Над таким комментарием можно было бы просто посмеяться, но появились и другие, не столь своеобразные обвинения, к которым я попытался отнестись серьезно, но вскоре понял, что они сделаны с позиций редкостного невежества. К примеру, один критик, которому я ответил, признался, что за пять лет побывал в Провансе дважды и провел там в общей сложности десять дней. Но он все равно был уверен, что Прованс мною уничтожается, потому что цена за чашку кофе в его любимом кафе возросла на десять сантимов.
Среди всей моей провансальской корреспонденции одно письмо было по-настоящему неприятное. Оно принадлежало человеку, который заявил, что я пишу чепуху. Но это еще полбеды. Далее следовал целый набор оскорблений, завершившийся сообщением, что он вложил в письмо купюру в двадцать пять франков, потому что, по его мнению, я за свои писания других денег никогда не получу. Тон письма заставил меня ответить. Автор совершил ошибку, сочинив свое послание на бумаге с обратным адресом. Я не смог удержаться и отправил назад его купюру, обернув в нее медицинскую свечку. Ответа не последовало.
А мое самое любимое письмо пришло от человека, чья жизнь, как и моя, претерпела серьезные перемены. Он писал из Бродмура, известной британской тюрьмы, куда помещаются невменяемые преступники. По его словам, моя книга дала ему целый день передышки от срока, к которому его приговорили. Подписавшись, он оптимистично добавил: «Ничего серьезного. Скоро выйду».
Довольно часто вместо писем люди являлись сами.
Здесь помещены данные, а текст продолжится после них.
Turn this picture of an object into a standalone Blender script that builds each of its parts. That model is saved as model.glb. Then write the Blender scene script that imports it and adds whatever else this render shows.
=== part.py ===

Читатели, отдыхавшие в Провансе, приезжали к нам на машинах, велосипедах и даже приходили пешком в поисках получасового развлечения. Надо сказать, иногда это было развлечением для меня тоже, лишний повод оторваться от пишущей машинки, прервать свою борьбу с алфавитом и подписать парочку зачитанных экземпляров собственных книжек. А потом вернуться к работе с еще бо́льшим воодушевлением. Ничто не может сравниться со словами одобрения довольного читателя.
Что касается журналистской братии, то я до сих пор не могу забыть интервью, которое у меня брал серьезный молодой человек, вооруженный вопросами, которых мне до него никто не задавал. Чем занимался мой отец? Где я ходил в школу? Есть ли у меня дети? Я был несколько озадачен, потому что вопросы не имели никакого отношения к Провансу. В конце концов я спросил, где будет напечатано его интервью.
– А разве вам не сказали? – удивился он. – Мы готовим ваш некролог.